— Begin SUPPLIED DATA —

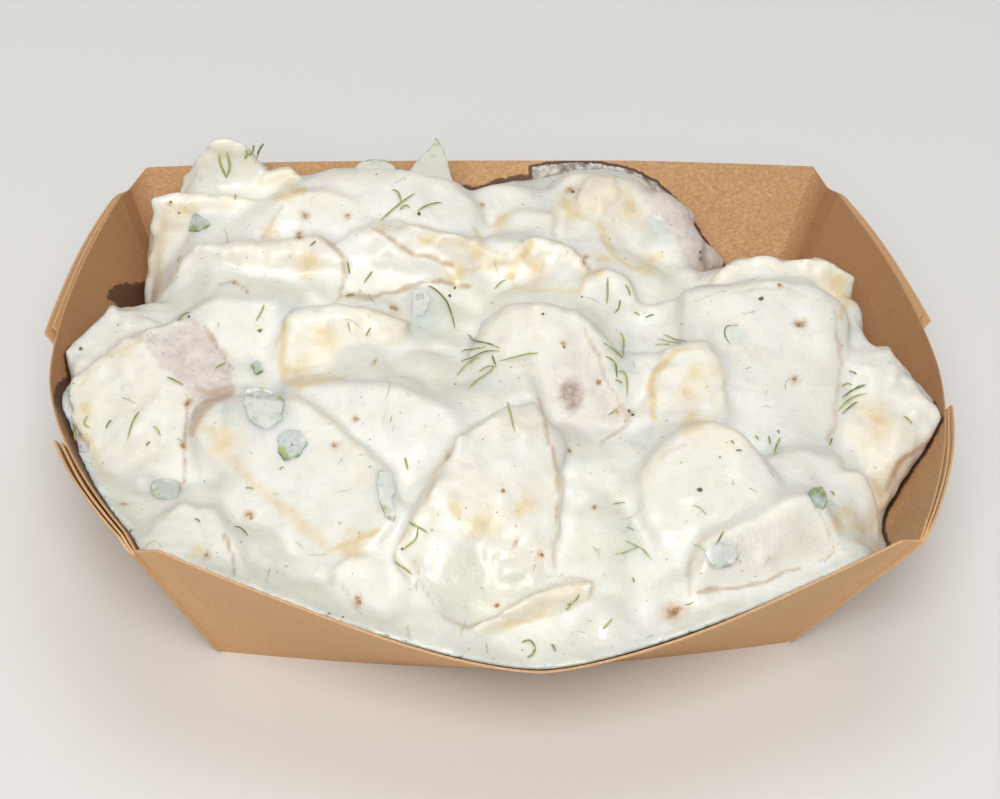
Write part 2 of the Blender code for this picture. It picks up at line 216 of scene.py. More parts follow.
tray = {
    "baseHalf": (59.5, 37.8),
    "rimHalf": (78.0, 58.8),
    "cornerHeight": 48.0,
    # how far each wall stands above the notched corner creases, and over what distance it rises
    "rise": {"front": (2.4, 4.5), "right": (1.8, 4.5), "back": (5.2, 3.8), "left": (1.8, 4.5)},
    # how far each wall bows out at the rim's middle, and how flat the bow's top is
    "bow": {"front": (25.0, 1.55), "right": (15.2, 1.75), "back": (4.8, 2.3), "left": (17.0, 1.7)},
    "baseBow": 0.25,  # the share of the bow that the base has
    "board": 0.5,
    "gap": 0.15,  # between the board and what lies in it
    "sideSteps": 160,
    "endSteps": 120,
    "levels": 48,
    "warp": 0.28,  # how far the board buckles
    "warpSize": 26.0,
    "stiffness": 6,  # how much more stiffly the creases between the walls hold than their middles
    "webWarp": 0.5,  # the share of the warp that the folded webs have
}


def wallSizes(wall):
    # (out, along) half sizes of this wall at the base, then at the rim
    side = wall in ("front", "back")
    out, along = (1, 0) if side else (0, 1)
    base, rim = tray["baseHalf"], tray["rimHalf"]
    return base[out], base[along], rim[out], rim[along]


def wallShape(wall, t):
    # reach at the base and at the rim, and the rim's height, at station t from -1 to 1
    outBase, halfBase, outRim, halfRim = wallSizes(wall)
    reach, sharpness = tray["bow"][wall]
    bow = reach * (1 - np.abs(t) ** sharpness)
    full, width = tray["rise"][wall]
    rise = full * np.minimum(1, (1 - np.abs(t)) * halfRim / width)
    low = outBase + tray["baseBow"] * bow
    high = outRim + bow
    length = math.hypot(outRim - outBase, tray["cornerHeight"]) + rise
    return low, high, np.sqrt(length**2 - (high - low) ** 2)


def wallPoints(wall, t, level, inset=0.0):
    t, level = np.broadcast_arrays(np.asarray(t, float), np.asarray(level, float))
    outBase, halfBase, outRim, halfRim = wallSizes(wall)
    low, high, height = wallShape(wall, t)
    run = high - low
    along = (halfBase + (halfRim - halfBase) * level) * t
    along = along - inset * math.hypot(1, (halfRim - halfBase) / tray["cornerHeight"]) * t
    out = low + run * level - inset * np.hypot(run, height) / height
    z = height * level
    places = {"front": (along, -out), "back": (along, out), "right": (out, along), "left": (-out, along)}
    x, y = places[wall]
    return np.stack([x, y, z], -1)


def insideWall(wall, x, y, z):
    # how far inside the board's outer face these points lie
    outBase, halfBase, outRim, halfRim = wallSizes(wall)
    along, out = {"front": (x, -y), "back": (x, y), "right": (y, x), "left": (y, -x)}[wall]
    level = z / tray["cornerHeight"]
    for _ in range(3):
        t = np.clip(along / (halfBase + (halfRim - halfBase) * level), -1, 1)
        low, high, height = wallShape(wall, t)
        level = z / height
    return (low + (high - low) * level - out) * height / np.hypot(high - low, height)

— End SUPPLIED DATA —

• **WHAT THE TASK ASKS**: Extract the lines above, from the first one through the one containing "return base[out], base[along], rim[out], rim[along]", and return only those, unchanged.

• **RESULT OF THIS TASK**:
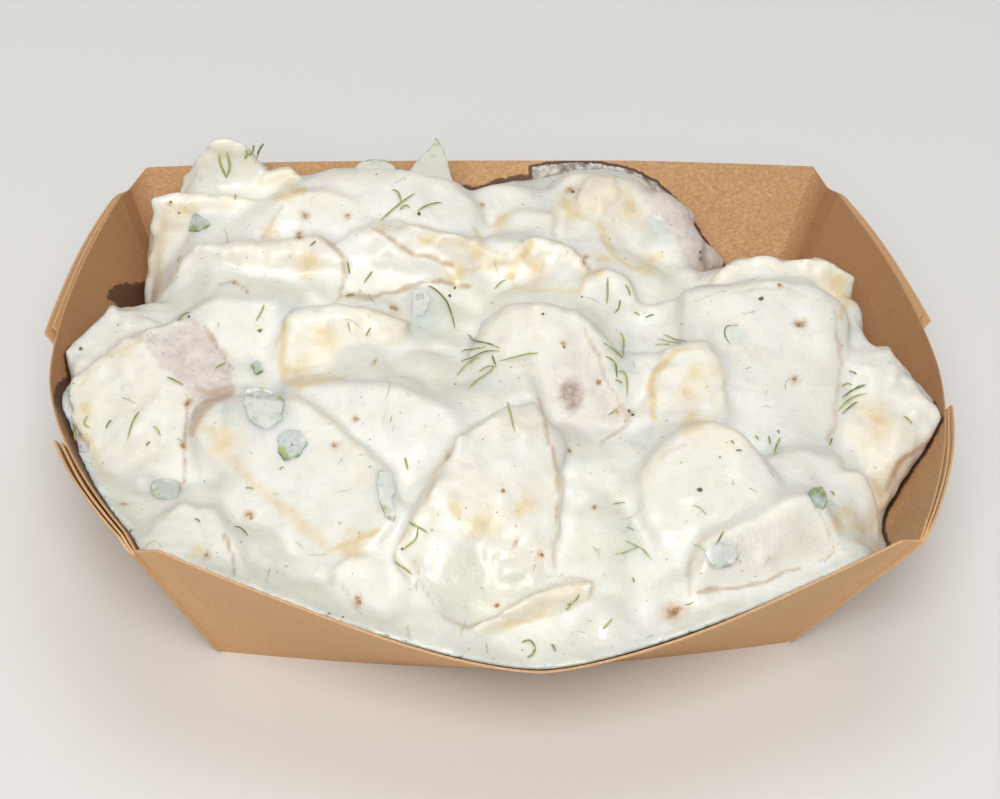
Write part 2 of the Blender code for this picture. It picks up at line 216 of scene.py. More parts follow.
tray = {
    "baseHalf": (59.5, 37.8),
    "rimHalf": (78.0, 58.8),
    "cornerHeight": 48.0,
    # how far each wall stands above the notched corner creases, and over what distance it rises
    "rise": {"front": (2.4, 4.5), "right": (1.8, 4.5), "back": (5.2, 3.8), "left": (1.8, 4.5)},
    # how far each wall bows out at the rim's middle, and how flat the bow's top is
    "bow": {"front": (25.0, 1.55), "right": (15.2, 1.75), "back": (4.8, 2.3), "left": (17.0, 1.7)},
    "baseBow": 0.25,  # the share of the bow that the base has
    "board": 0.5,
    "gap": 0.15,  # between the board and what lies in it
    "sideSteps": 160,
    "endSteps": 120,
    "levels": 48,
    "warp": 0.28,  # how far the board buckles
    "warpSize": 26.0,
    "stiffness": 6,  # how much more stiffly the creases between the walls hold than their middles
    "webWarp": 0.5,  # the share of the warp that the folded webs have
}


def wallSizes(wall):
    # (out, along) half sizes of this wall at the base, then at the rim
    side = wall in ("front", "back")
    out, along = (1, 0) if side else (0, 1)
    base, rim = tray["baseHalf"], tray["rimHalf"]
    return base[out], base[along], rim[out], rim[along]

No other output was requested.